Will Arnett leads the show as homicide detective Terry Seattle, a bumbling policeman who’s divorcing his police chief and is still reeling from the death of his partner (the show’s best cameo, limited to a photo). Each episode sees a different celebrity guest star join Seattle’s latest case without receiving as much as an outline of the crime. They learn everything on set, cameras rolling, with Seattle tossing out random commands that seem straight from a rowdy audience. It’s also up to the guest to name the killer after deciphering all the clues and interrogating the suspects.

An adaptation of the BBC3 series Murder In Successville, Murderville simplifies the premise by having the suspects be random characters with links to the deceased—in the series premiere, the case of a dead magician expands to include a rival, a former assistant, and a Moms Against Magic association. The suspects are often the best part of the show, thanks to some of Hollywood’s best comedians and character actors making the most of whatever Arnett and the celebrity guests throw at them.
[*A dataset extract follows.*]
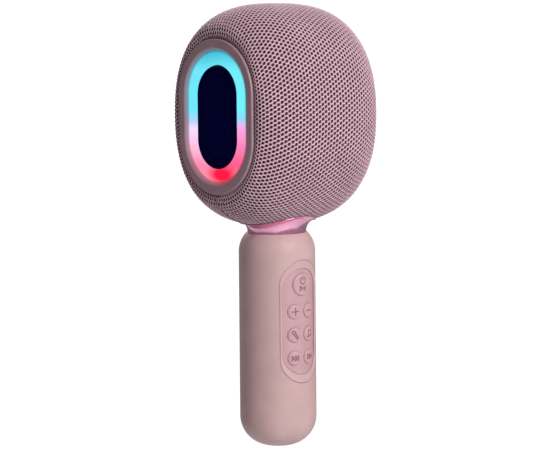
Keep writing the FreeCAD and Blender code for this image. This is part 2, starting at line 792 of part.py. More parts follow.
def neck_passage(radius, x=0.0, y=0.0):
    """Cylinder right through the zone where the neck meets the head."""
    return cylinder(number(radius), number(S.neck_zone_low), number(S.neck_zone_high), x, y)


def cross_bar(radius, x, z, start, end):
    """Cylinder along Y between two places."""
    return Part.makeCylinder(radius, end - start, Vector(x, start, z), Vector(0, 1, 0))


def stadium_face(half_width, straight, x):
    """Upright stadium in a plane of constant x, centred on the head."""
    height = number(S.head_height)
    top = height + straight
    bottom = height - straight
    corners = [Vector(x, half_width, bottom), Vector(x, half_width, top),
               Vector(x, -half_width, top), Vector(x, -half_width, bottom)]
    edges = [
        Part.LineSegment(corners[0], corners[1]).toShape(),
        Part.Arc(corners[1], Vector(x, 0, top + half_width), corners[2]).toShape(),
        Part.LineSegment(corners[2], corners[3]).toShape(),
        Part.Arc(corners[3], Vector(x, 0, bottom - half_width), corners[0]).toShape(),
    ]
    return Part.Face(Part.Wire(edges))


def side_opening(half_width):
    """A stadium passage right through the head along X."""
    reach = number(S.side_reach)
    return stadium_face(half_width, number(S.straight), -reach).extrude(Vector(2 * reach, 0, 0))


def neck_screw_places():
    angles = [math.radians(45 + 90 * step) for step in range(4)]
    circle = number(S.neck_screw_circle)
    return [(circle * math.cos(angle), circle * math.sin(angle)) for angle in angles]


def ear_places():
    height = number(S.head_height)
    rise = number(S.ear_rise)
    return [(side * number(S.ear_side), height + turn * rise) for side in (-1, 1) for turn in (-1, 1)]


def fabric_cover(forms):
    cover = forms["skin"].cut(forms["frame"])
    cover = cover.cut(side_opening(number(S.bezel_outer) + number(S.window_gap)))
    return shape_node("fabric_cover", cover.cut(neck_passage(S.cover_hole)))


def frame_windows(direction):
    """Slots that let the sound out of one half of the head frame."""
    reach, width, height = number(S.side_reach), number(S.slot_width), number(S.slot_height)
    start = 0 if direction > 0 else -reach
    slots = []
    for column in SLOT_COLUMNS:
        for row in SLOT_ROWS:
            x = column * number(S.slot_pitch) - width / 2
            z = number(S.head_height) + row * number(S.slot_rise) - height / 2
            slots.append(Part.makeBox(width, reach, height, Vector(x, start, z)))
    return slots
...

Arnett commands the troupe with a variation of his BoJack Horseman growl. He’s the show’s version of a straight man, keeping the farce moving and making suggestions while staying in character. He’s excellent at feeding off the energy of the guests; the best episodes allow Arnett to just play, morphing from a rebel paired with a goody two-shoes one episode to an admirer trying not to fall in love with his partner the next. Along with Arnett’s performance, Murderville depends on some overarching details of Seattle’s life to keep the procedural connected. The recurring cast—Haneefah Wood as the police chief, Lilan Bowden as the forensic scientist, and Philip Smithey as another precinct cop—are great in their supporting roles, and it’s fun to watch their characters’ relationships with Seattle evolve throughout the six episodes.
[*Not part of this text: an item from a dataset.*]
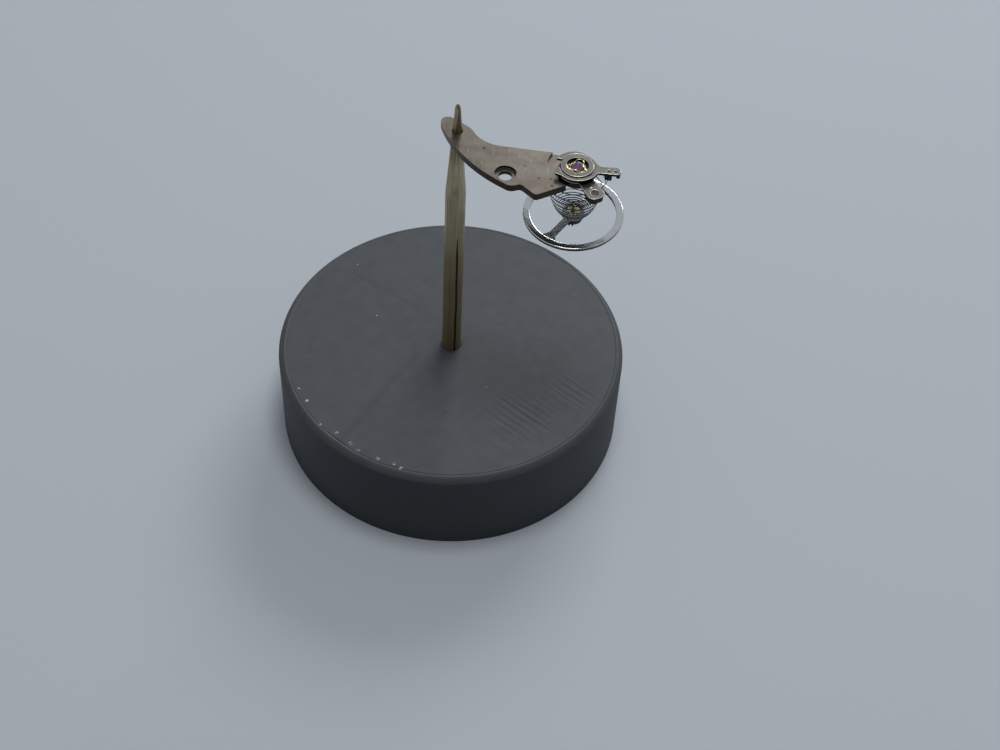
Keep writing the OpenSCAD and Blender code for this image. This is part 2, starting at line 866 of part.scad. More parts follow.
base();
post();
cock_plate();
setting_block();
chaton();
hole_jewel();
cap_jewel();
shock_spring();
regulator();
regulator_boot();
curb_pin();
stud_carrier();
stud();
stud_screw();
hairspring();
collet();
balance_wheel();
balance_staff();
roller_table();
safety_roller();
impulse_jewel();
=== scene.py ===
import math

import bmesh
import bpy
from mathutils import Euler, Matrix, Vector


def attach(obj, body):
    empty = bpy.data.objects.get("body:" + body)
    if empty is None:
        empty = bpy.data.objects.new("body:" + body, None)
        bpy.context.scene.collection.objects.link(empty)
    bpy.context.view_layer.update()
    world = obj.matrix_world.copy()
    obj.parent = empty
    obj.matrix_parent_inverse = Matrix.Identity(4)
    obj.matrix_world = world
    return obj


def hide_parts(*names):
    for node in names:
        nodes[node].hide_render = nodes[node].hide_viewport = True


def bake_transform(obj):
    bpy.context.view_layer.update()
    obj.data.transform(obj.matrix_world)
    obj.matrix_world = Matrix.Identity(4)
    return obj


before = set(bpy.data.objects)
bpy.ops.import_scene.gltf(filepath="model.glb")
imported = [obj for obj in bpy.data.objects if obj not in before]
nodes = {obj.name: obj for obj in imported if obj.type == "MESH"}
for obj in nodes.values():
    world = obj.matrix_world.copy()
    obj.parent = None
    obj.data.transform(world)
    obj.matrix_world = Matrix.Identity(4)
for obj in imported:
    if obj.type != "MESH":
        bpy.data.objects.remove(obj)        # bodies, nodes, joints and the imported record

# Balance tack: printed base, pointed brass post, and a watch balance cock that
# hangs on the point with its balance below it on the stretched hairspring.
# Meshes are drawn in millimetres and turned to metres when they are placed.

mm = 0.001
weld = 0.0005            # points nearer than this, in mm, are one
waveLength = math.tau / 20   # distance between a wave texture's bands at scale 1
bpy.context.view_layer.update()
print("frame loaded:", len(nodes), "CAD nodes")


# Helpers: colour, nodes, meshes

def toLinear(text):
    values = [int(text[i:i + 2], 16) / 255 for i in (1, 3, 5)]
    linear = [v / 12.92 if v <= 0.04045 else ((v + 0.055) / 1.055) ** 2.4 for v in values]
    return (*linear, 1.0)


def feed(tree, node, inputs):
    # Fills a node's inputs: another node's output is linked, anything else is set
    for name, value in inputs.items():
        if isinstance(value, bpy.types.NodeSocket):
            tree.links.new(value, node.inputs[name])
        else:
            node.inputs[name].default_value = value


def addNode(tree, kind, settings=None, inputs=None):
    node = tree.nodes.new("ShaderNode" + kind)
    for name, value in (settings or {}).items():
        setattr(node, name, value)
    feed(tree, node, inputs or {})
    return node


def startMaterial(name):
    material = bpy.data.materials.new(name)
    material.use_nodes = True
    tree = material.node_tree
    return material, tree, tree.nodes["Principled BSDF"]


def addObject(name, data):
    placed = bpy.data.objects.new(name, data)
    bpy.context.scene.collection.objects.link(placed)
    return placed


def keepMesh(made, name):
    # Turns a bmesh that is ready into a mesh
    mesh = bpy.data.meshes.new(name)
    made.to_mesh(mesh)
    made.free()
    return mesh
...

Season one’s celebrity guests are Annie Murphy, Conan O’Brien, Ken Jeong, Kumail Nanjiani, Marshawn Lynch, and Sharon Stone. We catch their reactions to the strangest situations, hints of their personalities coming out in their choices. It’s like seeing how your partner travels: You never know how they handle an upset until they’re in the midst of one. A great way to learn about performers is seeing how they react when they’re told to act like the president of Finland. (Marshawn Lynch and Sharon Stone are surprisingly fearless.)

For any true-crime fans interested in solving the cases, the show’s mysteries are about as random as the commands from Seattle. The clues aren’t very well-defined, leaving both the guest-star recruit and the viewer scrambling to figure out who’s the killer. The point of the show is the improv comedy, which could have been accomplished without making another cop show. Murderville almost solves that quandary by poking fun at Seattle’s ineptness the whole way through, but the show requires the audience not to think too much about how the mystery gets solved.

Murderville recreates the vibe of an improv show in a half-hour narrative, a fun departure from game or sketch form. The constant spontaneity is there, plus the feeling of awe when a guest gets totally into the scene. It also adopts the nature of live improv or stand-up comedy where the interlopers, both the guest and the audience, have to accept the circumstances and be open to the comedy. But in the few instances that the recruits are less credulous—where they appear to find Arnett’s requests or a suspect’s motive as foolish—the illusion that the players have so painstakingly built is broken.

When everything melds together on Murderville, with the guests feeling like part of the troupe instead of a name air-dropped in, it’s a very enjoyable watch. When the celebs aren’t a great fit, it’s up to Arnett and the cast to keep everything going, and they often do. In the end, it falls under the nature of any improv show: The best moments see everyone, from the guests to the audience, dedicated to keeping this fever dream going.